The result, he said, is the loss of jobs across the Canada-U.S. border and the production of greenhouse gases that the study links to drought, declining salmon stocks, insect infestations and forest fires.

Based on Environment Canada statistics, the report concludes that greenhouse gas emissions from electricity rose by 175 percent from 1990 to 2001 and by 45 percent from the hydrocarbon sector.

Neufeld makes no apologies

B.C. Energy Minister Richard Neufeld replied that British Columbia is actually a net importer of oil and consumes 45 percent of its natural gas, with the balance going to the United States and Eastern Canada.

He made no apologies for the incentives offered to oil and gas companies to entice them to the province and generate “solid employment and a good revenue stream for social programs.”

Even so, Neufeld insisted the government has put a high priority on renewable and clean energy sources by urging “anyone marketing electricity ... to get 50 percent of their new energy from clean sources. B.C. Hydro has managed to meet that so far, in fact, has beat it.”

He said the greenhouse gas emission figures cover the previous left-wing New Democratic Party government’s time in office, while the numbers have gone down since the current Liberal government was elected in 2001.

Neufeld brushed aside as “left-wing talk,” the report’s recommendation that all oil and gas subsidies should be eliminated, royalties should be increased and a permanent fund should be set up paralleling those of Alaska, Alberta and Norway.

He said programs to encourage horizontal, deep and summer drilling are not subsidies, but have “benefited British Columbia hugely.”

The permanent fund concept was rejected in favor of eliminating a budget deficit and retiring a “pretty large debt.”

Meanwhile, the government’s push to exploit its estimated 90 trillion cubic feet of coalbed methane reserves is colliding with more than just opposition from the Montana government, which objects to the auctioning of drilling rights to two large blocks of land in southeast British Columbia because of the dangers to water being pumped from coal beds and finding its way to the Flathead River Basin.

Coalbed methane development not imminent

Some experts say that only 20 percent of the coalbed methane reserves can be extracted economically and others suggest commercial development is far off in the future.

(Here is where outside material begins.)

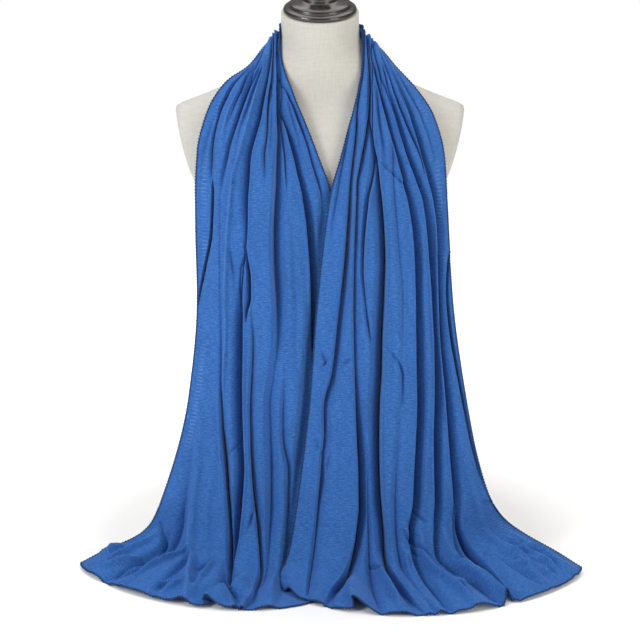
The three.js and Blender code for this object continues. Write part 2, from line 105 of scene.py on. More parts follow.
# The scarf's long edges. Each row is the run from the middle of the nape, the outer edge, the inner
# edge, and how far the middle of the cloth swells from the straight line between them.
LEFT_STATIONS = [
    (0, (0, 75, 653), (0, 60, 716), (0, 8, 2)),
    (12, (-17, 74.2, 653.4), (-11, 59.6, 716.1), (-1, 8, 2)),
    (54, (-63, 50, 667), (-44, 42, 720), (-5, 5, 2)),
    (106, (-72, 0, 692), (-54, -3, 721), (-2, -3, 1)),
    (150, (-94, -24, 667), (-51, -34, 682), (0, -8, 4)),
    (196, (-125, -42, 646), (-35, -64, 634), (0, -14, 6)),
    (242, (-148, -58, 609), (-19, -82, 598), (0, -18, 2)),
    (298, (-160, -80, 561), (-2, -101, 556), (0, -22, 0)),
    (352, (-162, -98, 505), (14, -112, 509), (0, -32, 0)),
    (490, (-161, -116, 370), (26, -118, 372), (0, -31, 0)),
    (620, (-174, -124, 240), (32, -122, 240), (0, -30, 0)),
    (762, (-212, -125, 100), (32, -128, 100), (0, -32, 0)),
    (844, (-240, -106, 42), (20, -158, 30), (0, -48, -8)),
    (892, (-278, -106, 17), (2, -200, 12), (0, -62, -4)),
    (940, (-324, -124, 2), (-8, -236, 2), (-4, -78, 0)),
]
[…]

While most of neighboring Alberta’s coalbed methane is in dry coal fields, B.C.’s fields would produce large volumes of water along with the gas, creating environmental problems like those associated with coalbed methane production in the United States.

Alberta has the added advantage of an extensive network of roads and pipelines in its coalbed methane areas. B.C.’s infrastructure is minimal.

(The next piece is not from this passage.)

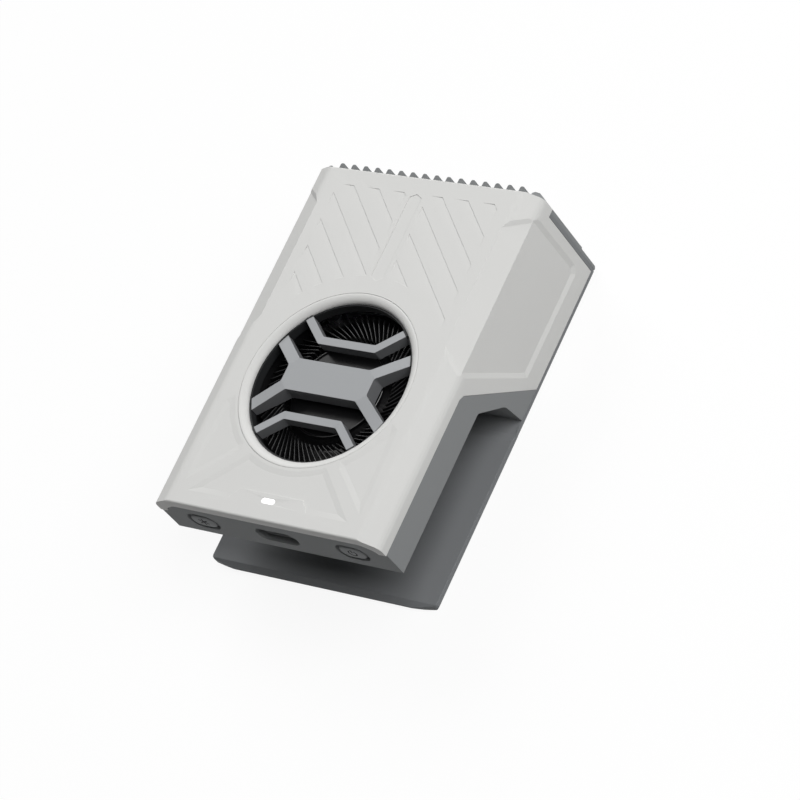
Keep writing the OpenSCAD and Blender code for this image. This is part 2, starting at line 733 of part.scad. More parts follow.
module bearing_sleeve() {
    color([0.72, 0.55, 0.3]) placed() translate([0, fan_y, 0]) rotate_extrude()
        polygon([[shaft_r + running, sink_top_z + 0.4], [sleeve_r, sink_top_z + 0.4],
            [sleeve_r, sleeve_top_z], [shaft_r + running, sleeve_top_z]]);
}

// Motor: six wound poles on the bearing post, a magnet ring in the wheel's hub
stator_z = housing_floor_z;
stator_h = sleeve_top_z - 0.8 - stator_z;
stator_r = hub_r - 2.5;
poles = 6;
magnet_t = 0.9;
hub_t = 1;

module stator_core() {
    z0 = stator_z + 0.5;
    z1 = stator_z + stator_h - 0.3;
    color([0.45, 0.46, 0.48]) placed() translate([0, fan_y, 0]) {
        difference() {
            union() {
                post(0, 0, bearing_post_r + 1.2, stator_z, z1);
                for (k = [0:poles - 1]) rotate([0, 0, k * 360 / poles])
                    block(0, stator_r - 0.5, -0.7, 0.7, z0, z1);
                intersection() {
                    difference() {
                        post(0, 0, stator_r, z0, z1);
                        post(0, 0, stator_r - 0.7, z0 - 1, z1 + 1);
                    }
                    for (k = [0:poles - 1]) rotate([0, 0, k * 360 / poles])
                        block(stator_r / 2, stator_r + 1, -3.2, 3.2, z0, z1);
                }
            }
            post(0, 0, bearing_post_r + 0.02, stator_z - 1, z1 + 1);
        }
    }
}

module stator_coils() {
    z0 = stator_z + 0.5;
    z1 = stator_z + stator_h - 0.3;
    x0 = bearing_post_r + 1.6;
    x1 = stator_r - 1;
    color([0.72, 0.38, 0.18]) placed() translate([0, fan_y, 0]) for (k = [0:poles - 1])
        rotate([0, 0, k * 360 / poles]) difference() {
            block(x0, x1, -1.4, 1.4, z0 - 0.4, z1 + 0.25);
            block(x0 - 1, x1 + 1, -0.72, 0.72, z0 - 0.02, z1 + 0.02);
        }
}

module fan_shaft() {
    color([0.8, 0.81, 0.82]) placed() post(0, fan_y, shaft_r, sink_top_z + 0.55, wheel_top_z - 0.6);
}

module rotor_magnet() {
    color([0.22, 0.22, 0.24]) placed() translate([0, fan_y, 0]) difference() {
        post(0, 0, hub_r - hub_t - 0.02, wheel_floor_z + 0.1, wheel_top_z - 0.9);
        post(0, 0, hub_r - hub_t - magnet_t, wheel_floor_z - 1, wheel_top_z + 1);
    }
}

// Fan wheel: hub cup, sloping collar, back plate and a crown of thin curved blades
collar_r = hub_r + 1.9;
blade_sweep = 17;
back_t = 0.6;
blade_top_z = wheel_top_z - 0.3;

// Lean of a blade at share u of the way from the collar to the rim
function blade_angle(u) = blade_sweep * (1.45 * u - 0.45 * u * u);
function blade_point(u, side) =
    let (r = collar_r + 0.1 + (wheel_r - collar_r - 0.3) * u, a = blade_angle(u) + side * blade_t / r * 28.6)
    [r * cos(a), r * sin(a)];
function blade_outline(n) = concat([for (i = [0:n]) blade_point(i / n, -1)],
    [for (i = [n:-1:0]) blade_point(i / n, 1)]);

module fan_wheel() {
    color([0.1, 0.1, 0.11]) placed() translate([0, fan_y, 0]) {
        difference() {
            rotate_extrude() polygon([[0, wheel_top_z - 1.25], [shaft_r + 1.4, wheel_top_z - 1.25],
                [shaft_r + 1.4, wheel_top_z - 0.8], [hub_r - hub_t, wheel_top_z - 0.8],
                [hub_r - hub_t, wheel_floor_z], [wheel_r, wheel_floor_z],
                [wheel_r, wheel_floor_z + back_t], [collar_r, wheel_floor_z + back_t],
                [hub_r, wheel_top_z - 0.8], [hub_r, wheel_top_z], [hub_r - 0.3, wheel_top_z],
                [hub_r - 0.3, wheel_top_z - 0.35], [0, wheel_top_z - 0.35]]);
            post(0, 0, shaft_r + 0.01, wheel_floor_z, wheel_top_z - 0.58);
        }
        along_z(wheel_floor_z + back_t / 2, blade_top_z) for (k = [0:blade_count - 1])
            rotate(k * 360 / blade_count) polygon(blade_outline(5));
    }
}

module main_board() {
    color([0.1, 0.3, 0.2]) placed() difference() {
        block(-board_half, board_half, board_y0, board_y1, board_z, board_z + board_t);
        for (s = [-1, 1]) post(s * board_peg_x, board_peg_y, through_r, board_z - 1, board_z + 2);
    }
}

usb_y0 = panel_y + usb_recess_d + 0.1;
usb_l = 7.3;
usb_wall = 0.3;

module usb_shell() {
    color([0.8, 0.8, 0.82]) placed() difference() {
        front_pill(0, usb_w, usb_h, usb_y0, usb_y0 + usb_l);
        front_pill(0, usb_w - 2 * usb_wall, usb_h - 2 * usb_wall, usb_y0 - 1, usb_y0 + usb_l - usb_wall);
    }
}

module usb_tongue() {
    color([0.08, 0.08, 0.09]) placed() {
        block(-3.35, 3.35, usb_y0 + 0.6, usb_y0 + usb_l - usb_wall, control_z - 0.35, control_z + 0.35);
        front_pill(0, usb_w - 2 * usb_wall, usb_h - 2 * usb_wall,
            usb_y0 + usb_l - 1.9, usb_y0 + usb_l - usb_wall);
    }
}

// Light guide: down from the window, back over the socket and down to the chip
guide_bar_z = control_z + usb_h / 2 + 0.3;
led_chip_y = usb_y0 + usb_l + 1.6;
led_chip_top_z = board_z + board_t + 0.8;

module light_pipe() {
    color([0.95, 0.96, 0.97, 0.8]) placed() {
        led_window(0, guide_bar_z, top_z);
        block(-1, 1, led_y, led_chip_y + 1, guide_bar_z, guide_bar_z + 1.4);
        block(-1, 1, led_chip_y - 0.6, led_chip_y + 1, led_chip_top_z, guide_bar_z + 0.5);
    }
}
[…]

Tom Ebbern, an analyst at Tristone Capital, said the fact that no company has yet present plans for commercial coalbed methane development in British Columbia suggests no one has figured out how to do it economically.

But it is not all bad news for the B.C. government. A report issued Aug. 9 by the B.C. Business Council said the resource sector, including, energy, mining and forestry, accounts for 13 percent of the province’s gross domestic product, compared with 11.1 percent for the rest of Canada.

Resource-based goods make up 75 percent of British Columbia’s merchandise exports, yielding C$22 billion in annual earnings and provide 180,000 direct jobs, or one in every 10.

B.C. Finance Minister Gary Collins, commenting on the critical dependence on resource extraction and processing said that sector “isn’t going to go anywhere anytime soon,” regardless of efforts to diversify.

He said regulatory and tax regimes would be kept competitive with neighboring jurisdictions, although the province would never “bail out a particular company.”